Saturday, December 17, 2005

Iran's Game.

The resurgence of anti-Jewish rhetoric in Iran has had me puzzled even if it's an old trick used by other Arab figures in the past.
Some commentators have said that the Iranian anti-Jewish theme was aimed at unifying a country that is increasingly divided over the regime and even that is a sign that it is cracking up from the inside. In other words, the speeches by
President Mahmoud Ahmadinejad are to be understood strictly in the sense that they are aimed at the “domestic market” and that they are a sign of weakness rather than a real threat. That may be but the staging and everything else seems to indicate that the Iranian government is also trying to reach out to the rest of the Arab world. Pan-Arabism has always been, after all a dream of many Arab leaders, and what is better than some good old Israel-bashing and Holocaust-denying to rally divided Arbas around the green flag.
Matthew Yglesias, however, has a lightly different geo-political perspective that makes sense:

One key swing constituency in this whole standoff is the Arab world.

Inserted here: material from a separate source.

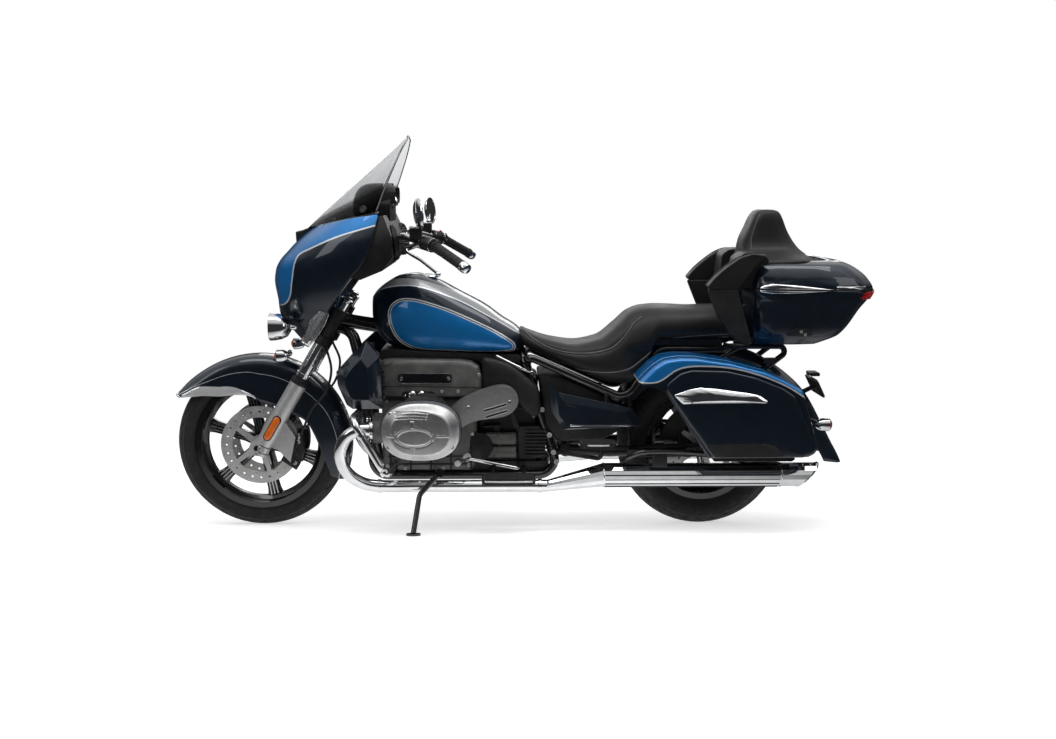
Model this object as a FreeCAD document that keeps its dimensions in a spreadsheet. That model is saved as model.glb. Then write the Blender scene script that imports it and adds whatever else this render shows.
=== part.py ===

The regimes in the Gulf and beyond the Egypt are not very excited about the prospect of a nuclear Iran which they naturally see as a threat to their own standing in the area. But the Arab public is pretty sympathetic to the Iranian position on this. If Teheran can successfully frame its nuclear program as directed at Israel, rather than the Gulf monarchies, then it becomes extremely difficult for the Arab regimes to support an anti-Iranian policy even though they'd be inclined to do so. In that sense, I worry that the tendency of western diplomats to explicitly link the Israel and nuclear issues every time Ahmadinejad launches one of these tirades is a mistake.
In this light, the news of Hamas' victory in the local elections in Palestine is something to worry about.